As Bernard Julien blocked Derek Underwood’s last ball of the second day, England’s crafty all-rounder Tony Greig, stationed at silly point, swiveled and threw the stumps down at the non-striker’s end.

A startled Alvin Kallicharran, weary after a brilliant 142, was already on his way back to the pavilion as Greig pinged his target. Sang Hue raised his left index finger and, as if to say he had no option under the law, spread his arms to the bewildered Kallicharran.

“In the interest of cricket as a whole and the future of this tour in particular”, England’s manager and captain Mike Denness asked for the appeal to be withdrawn. It took three hours before an official statement confirmed that, even though it was “not strictly within the laws of cricket”, Sang Hue and his fellow umpire Ralph Gosein agreed to allow Kallicharran’s resinstatement “bearing in mind the particular circumstances”.
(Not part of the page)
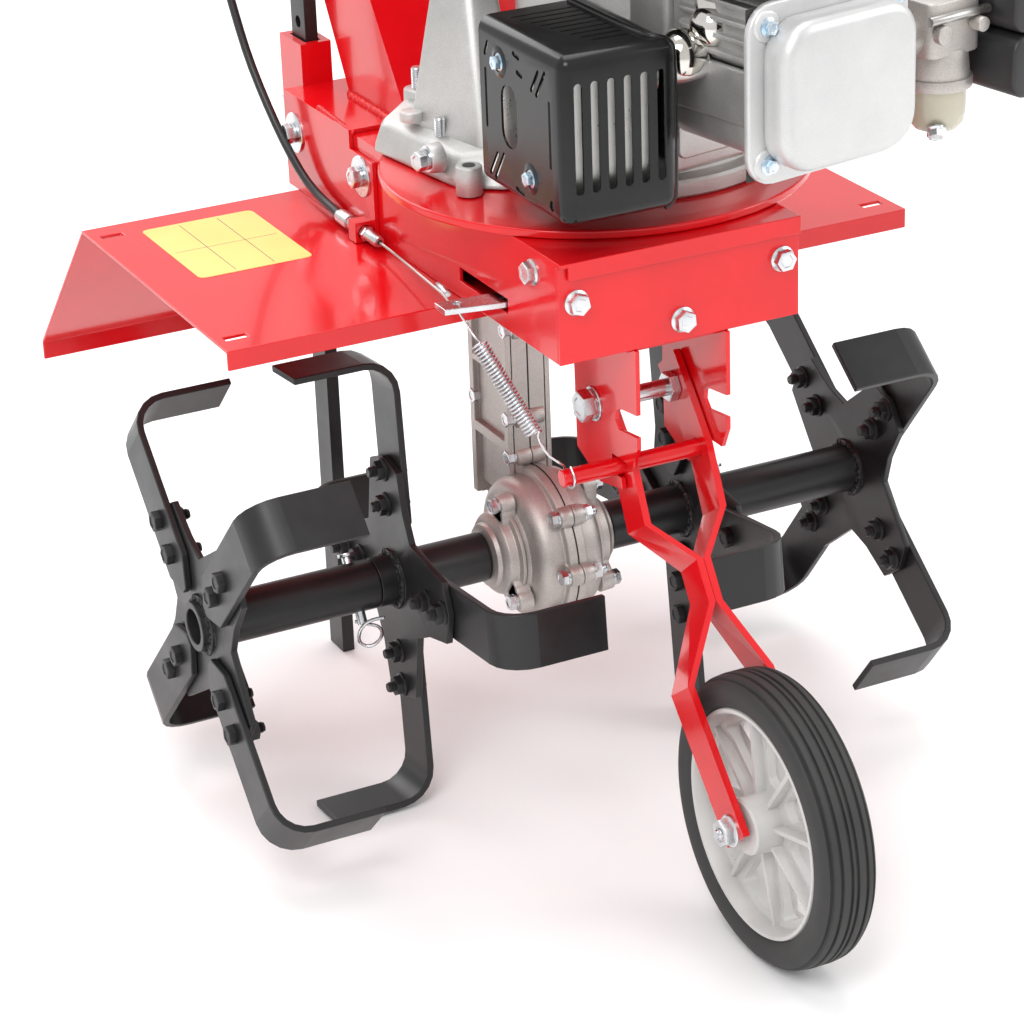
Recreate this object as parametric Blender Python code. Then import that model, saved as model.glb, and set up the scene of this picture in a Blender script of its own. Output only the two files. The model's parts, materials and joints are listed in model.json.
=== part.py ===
"""Petrol rotary tiller: folded frame, vertical shaft engine, worm gearbox, four tine stars.

Dimensions in millimetres in the constants and calls, converted to metres when a mesh is made.
+Z up, front of the machine toward -Y, +X to the right of a viewer standing in front.
"""
import math

import bmesh
import bpy
from mathutils import Matrix, Vector

MM = 0.001
GAP = 0.3

# main stations
AXLE_Z = 169.13
TINE_R = 168.0
TINE_W = 40.0
TINE_T = 5.0
TUBE_R = 18.0
SHAFT_R = 12.5
STAR_OUT_X = 262.0
STAR_IN_X = 117.0
CASE_HX = 88.0
CASE_Y0 = -208.0
CASE_Y1 = 200.0
CASE_Z0 = 397.0
CASE_Z1 = 466.0
SHEET = 3.0
DECK_XY = (22.0, -55.0)
DECK_R = 147.0
DECK_Z0 = CASE_Z1 + GAP
DECK_Z1 = DECK_Z0 + 6.0
CRANK = (45.0, -62.0)
ENGINE_YAW = 10.0
CYL_Z = 571.0
WORM_Y = 46.0
FENDER_X = 260.0
FENDER_Z = 396.7
PIVOT = (-154.0, 340.0)
PIN = (-184.0, 306.0)
WHEEL = (-326.0, 100.0)
WHEEL_R = 100.0
IDLER_PIVOT = (-30.0, -140.0)
IDLER_XY = (-50.0, -42.0)
TONGUE = (-116.0, -119.0)
TONGUE_Z = 414.0
STAKE_XY = (-64.0, 234.0)

for old in list(bpy.data.objects):
    bpy.data.objects.remove(old, do_unlink=True)

FINISH = {
    "red": ((0.62, 0.02, 0.02), 0.0, 0.25),
    "black": ((0.02, 0.02, 0.02), 0.3, 0.4),
    "guard": ((0.015, 0.015, 0.015), 0.3, 0.35),
    "cast": ((0.55, 0.54, 0.52), 0.8, 0.45),
    "zinc": ((0.75, 0.75, 0.74), 1.0, 0.3),
    "chrome": ((0.8, 0.8, 0.8), 1.0, 0.1),
    "rubber": ((0.02, 0.02, 0.02), 0.0, 0.8),
    "rim": ((0.6, 0.6, 0.6), 0.0, 0.5),
    "plastic": ((0.02, 0.02, 0.02), 0.0, 0.5),
}


def raw(verts, faces):
    """Closed mesh object from millimetre vertices, normals outward."""
    mesh = bpy.data.meshes.new("m")
    mesh.from_pydata([Vector(v) * MM for v in verts], [], faces)
    bm = bmesh.new()
    bm.from_mesh(mesh)
    bmesh.ops.recalc_face_normals(bm, faces=bm.faces)
    bm.to_mesh(mesh)
    bm.free()
    obj = bpy.data.objects.new("m", mesh)
    bpy.context.scene.collection.objects.link(obj)
    return obj


def box(x0, x1, y0, y1, z0, z1):
    v = [(x, y, z) for z in (z0, z1) for y in (y0, y1) for x in (x0, x1)]
    f = [(0, 1, 3, 2), (4, 6, 7, 5), (0, 4, 5, 1), (2, 3, 7, 6), (0, 2, 6, 4), (1, 5, 7, 3)]
    return raw(v, f)


def prism(poly, axis, a, b):
    """Extrude a 2-D polygon along axis x, y or z between a and b."""
    n = len(poly)
    put = {
        "x": lambda p, t: (t, p[0], p[1]),
        "y": lambda p, t: (p[0], t, p[1]),
        "z": lambda p, t: (p[0], p[1], t),
    }[axis]
    v = [put(p, a) for p in poly] + [put(p, b) for p in poly]
    f = [tuple(range(n)), tuple(range(2 * n - 1, n - 1, -1))]
    f += [(i, (i + 1) % n, n + (i + 1) % n, n + i) for i in range(n)]
    return raw(v, f)


def ring(cx, cy, r, n, start=0.0):
    out = []
    for i in range(n):
        t = start + 2 * math.pi * i / n
        out.append((cx + r * math.cos(t), cy + r * math.sin(t)))
    return out


def disc(axis, cx, cy, r, a, b, n=24):
    """Cylinder along an axis; cx, cy in the other two axes in order."""
    return prism(ring(cx, cy, r, n, -math.pi / 2), axis, a, b)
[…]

In 1978, Australia captain Bob Simpson was not amused after Sang Hue no-balled his off-spinner Bruce Yardley for throwing in the match against Jamaica. Simpson objected to his appointment to the Test at Sabina three days later; the authorities acceded.

Did Sang Hue make mistakes? Of course, he did – but not many.
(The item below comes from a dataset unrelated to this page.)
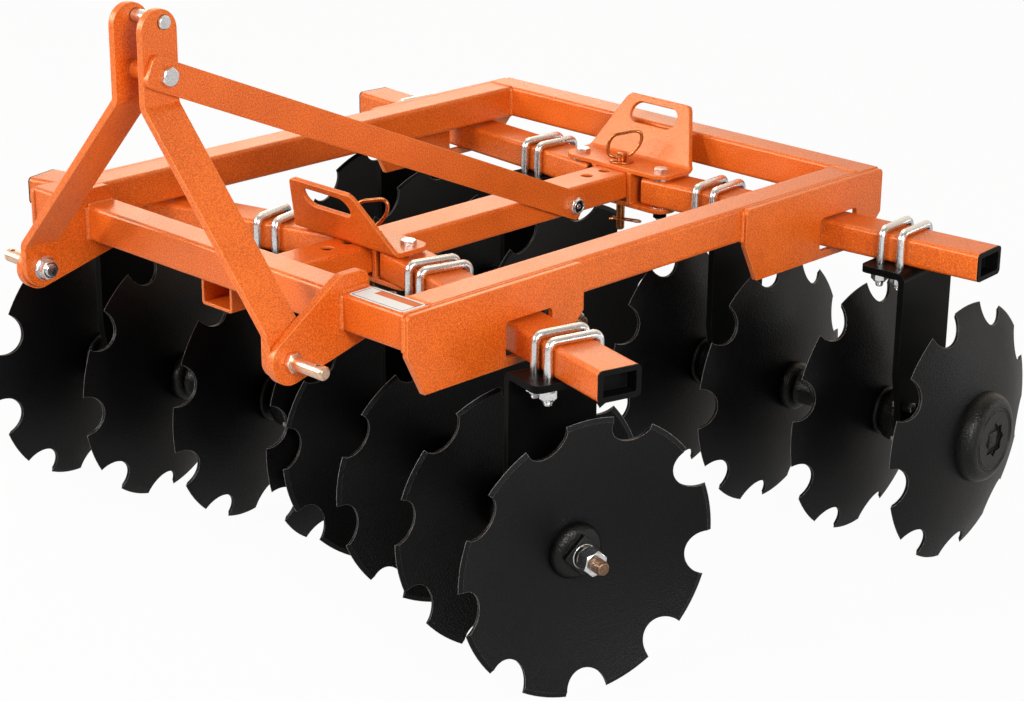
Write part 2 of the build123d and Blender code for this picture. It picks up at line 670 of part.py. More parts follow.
for (name, side, pivot_y, angle, reach, pivot_in, bulge, first_rim, blades, foot, phases) in gangs:
    # place of the beam's outer end: the pivot, then out along the beam through its guide slot
    heading = math.radians(angle)
    arm = guide_mid / math.cos(heading) + reach
    end_x = pivot_x + arm * math.cos(heading) - pivot_in * math.sin(heading)
    end_y = pivot_y + arm * math.sin(heading) + pivot_in * math.cos(heading)
    turn = angle if side > 0 else 180 - angle
    seat = Location((side * end_x, end_y, 0), (0, 0, turn))
    beam_l = arm + beam_inner
    rims = [first_rim - disc_pitch * i for i in range(disc_count)]
    apexes = [rim + bulge * disc_depth for rim in rims]

    with BuildPart() as beam:
        with BuildSketch(Plane.YZ.offset(-beam_l)):
            with Locations((0, beam_z)):
                RectangleRounded(beam_w, beam_h, beam_corner)
                RectangleRounded(beam_w - 2 * beam_wall, beam_h - 2 * beam_wall,
                                 beam_corner - beam_wall, mode=Mode.SUBTRACT)
        extrude(amount=beam_l)
        with BuildSketch(Plane.XY.offset(beam_bottom - 1)):
            with Locations((-arm, -side * pivot_in)):
                Circle(pivot_d / 2 + pivot_fit)
        extrude(amount=beam_h + 2, mode=Mode.SUBTRACT)

    # end cap: a thin flange over the end and a hollow plug in the tube
    with BuildPart() as end_cap:
        bore = beam_w - 2 * (beam_wall + cap_fit)
        with BuildSketch(Plane.YZ):
            with Locations((0, beam_z)):
                RectangleRounded(beam_w, beam_h, beam_corner)
        extrude(amount=cap_t)
        with BuildSketch(Plane.YZ.offset(-cap_plug)):
            with Locations((0, beam_z)):
                RectangleRounded(bore, bore - beam_w + beam_h, beam_corner - beam_wall - cap_fit)
        extrude(amount=cap_plug)
        with BuildSketch(Plane.YZ.offset(cap_t)):
            with Locations((0, beam_z)):
                RectangleRounded(bore - 2 * cap_wall, bore - beam_w + beam_h - 2 * cap_wall, 2)
        extrude(amount=cap_wall - cap_plug - cap_t, mode=Mode.SUBTRACT)

    toward = 0 if foot > 0 else 180
    with BuildPart() as standards:
        for u in blades:
            with Locations(Location((u - foot * std_t / 2, 0, 0), (0, 0, toward))):
                add(standard.part)
    with BuildPart() as bearings:
        for u in blades:
            with Locations(Location((u - foot * std_t / 2, 0, 0), (0, 0, toward))):
                add(bearing.part)
    with BuildPart() as u_bolts:
        for u in blades:
            with Locations(Location((u - foot * std_t / 2, 0, 0), (0, 0, toward))):
                add(ubolts.part)

    with BuildPart() as discs:
        for rim, phase in zip(rims, phases):
            tooth = math.radians(phase)
            rim_plane = Plane(
                origin=(rim, 0, axle_z),
                x_dir=(0, side * math.sin(tooth), -math.cos(tooth)),
                z_dir=(bulge, 0, 0),
            )
            with Locations(rim_plane):
                add(disc.part)
        with BuildSketch(Plane.YZ.offset(-beam_l - bell_r)):
            with Locations((0, axle_z)):
                Rectangle(axle_sq + 2 * axle_fit, axle_sq + 2 * axle_fit)
        extrude(amount=beam_l + 2 * bell_r, mode=Mode.SUBTRACT)

    # each spool starts at the bulge of a disc; a bearing spool's neck is at its bulge end
    with BuildPart() as spools:
        for i in range(disc_count - 1):
            start = apexes[i] if bulge < 0 else apexes[i + 1]
            with Locations(Plane(origin=(start, 0, axle_z), x_dir=(0, 0, 1), z_dir=(bulge, 0, 0))):
                add(full_spool.part if i == 1 else bearing_spool.part)

    # axle, with the nut end in a disc's hollow and the head end on a disc's bulge
    head_disc = apexes[-1] if bulge < 0 else apexes[0]
    nut_disc = (apexes[0] if bulge < 0 else apexes[-1]) - bulge * (disc_depth - hollow_z)
    bell_h = front_bell_h if bulge < 0 else rear_bell_h
    with BuildPart() as bell:
        with BuildSketch(Plane.XZ):
            with BuildLine():
                Polyline(
                    (0, 0),
                    (disc_flat_r + 2, 0),
                    (bell_r, 0.9 - dish_drop),
                    (bell_r, bell_lip - dish_drop),
                    (bell_ring_r, bell_h),
                    (0, bell_h),
                    close=True,
                )
            make_face()
        revolve(axis=Axis.Z)
        with BuildSketch(Plane.XY.offset(bell_h)):
            Rectangle(head_sq, head_sq)
        extrude(amount=head_h)

    with BuildPart() as axle:
        head_plane = Plane(origin=(head_disc, 0, axle_z), x_dir=(0, 0, 1), z_dir=(bulge, 0, 0))
        nut_plane = Plane(origin=(nut_disc, 0, axle_z), x_dir=(0, 0, 1), z_dir=(-bulge, 0, 0))
        with BuildSketch(head_plane):
            Rectangle(axle_sq, axle_sq)
        extrude(amount=-abs(head_disc - nut_disc) - boss_t - washer_t)
        with Locations(head_plane):
            add(bell.part)
        with BuildSketch(nut_plane.offset(boss_t + washer_t)):
            Circle(thread_d / 2)
        extrude(amount=nut_h + thread_out)
        chamfer(axle.faces().sort_by(Axis.X)[-1 if bulge < 0 else 0].edges(), 2)
        with BuildSketch(nut_plane):
            Circle(boss_r)
        extrude(amount=boss_t)
        with BuildSketch(nut_plane.offset(boss_t)):
            RectangleRounded(washer_sq, washer_sq, 6)
        extrude(amount=washer_t)
        with BuildSketch(nut_plane.offset(boss_t + washer_t)):
            RegularPolygon(nut_af / 2, 6, major_radius=False)
        extrude(amount=nut_h)

    for piece, unit in (("beam", beam), ("end_cap", end_cap), ("standards", standards),
                        ("bearings", bearings), ("u_bolts", u_bolts), ("discs", discs),
                        ("spools", spools), ("axle", axle)):
        placed = unit.part.moved(seat)
        placed.label = f"{name}_{piece}"
        export_step(placed, f"parts/{name}_{piece}.step")
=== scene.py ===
# %% [markdown]
# # A compact disc harrow, dressed for its picture
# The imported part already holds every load-carrying piece at its true size: the welded tube frame, the
# hitch, the two sliding adjusters, and four gangs of notched discs. This lesson loads that part as a
# fixed frame, gives each piece its finish, and models the small hardware that makes it look real.

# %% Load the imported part
import json
import math
import bpy
from mathutils import Matrix, Vector


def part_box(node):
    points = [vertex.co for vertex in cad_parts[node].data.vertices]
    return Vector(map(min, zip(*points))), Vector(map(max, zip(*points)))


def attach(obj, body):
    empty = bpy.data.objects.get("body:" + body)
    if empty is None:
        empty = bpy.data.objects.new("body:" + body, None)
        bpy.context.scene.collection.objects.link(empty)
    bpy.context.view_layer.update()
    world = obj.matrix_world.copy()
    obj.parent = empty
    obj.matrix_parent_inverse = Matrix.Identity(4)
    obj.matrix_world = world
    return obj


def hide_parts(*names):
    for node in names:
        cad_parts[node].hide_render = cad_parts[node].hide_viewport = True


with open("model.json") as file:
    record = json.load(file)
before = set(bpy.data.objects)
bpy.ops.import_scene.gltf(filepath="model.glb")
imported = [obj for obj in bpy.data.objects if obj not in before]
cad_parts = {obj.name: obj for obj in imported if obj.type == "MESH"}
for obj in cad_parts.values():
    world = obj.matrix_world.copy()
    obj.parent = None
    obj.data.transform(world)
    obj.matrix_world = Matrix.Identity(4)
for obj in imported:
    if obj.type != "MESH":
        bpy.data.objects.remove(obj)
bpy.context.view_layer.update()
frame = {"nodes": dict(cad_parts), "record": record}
nodes = frame["nodes"]

# %% [markdown]
# ## Camera, floor and light
# The camera stands ahead of the left front corner and looks back and down over the machine, with a
# long lens that keeps the tubes nearly parallel. It is set by its heading, its downward pitch and a
# small roll, so its matrix is built from those three angles. The shift slides the view a little, so
# the machine fills the page without any change of perspective.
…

One of the Channel Nine tv’s innovations for World Series Cricket was the stationing of an interviewer, David Grant, on the boundary’s edge to hear from a batsman about his dismissal as he left the ground.

It went well for a while – “the ball moved late”, “I think I played a poor shot”, “it’s not such a good pitch”, that type of thing – until Roy Fredericks was given out caught behind off Greg Chappell in the Adelaide SuperTest.

“What happened there,” Grant asked as the left-handed opener. “Ask flipping Sang Hue,” was the terse answer – or words to that effect.

In his autobiography, Pakistan’s Imran Khan wrote that Fredericks was run out on 99 but given not out in the 1977 Test in Port-of-Spain. “The umpire, Douglas Sang Hue, later told Mushtaq (Mohammed) our captain, that he had to live there,” he reported.

It somehow doesn’t ring true. He, after all, lived his whole life in Jamaica where he was seldom the crowd’s favourite. It was where he died last Friday, aged 82, after ailing for some time.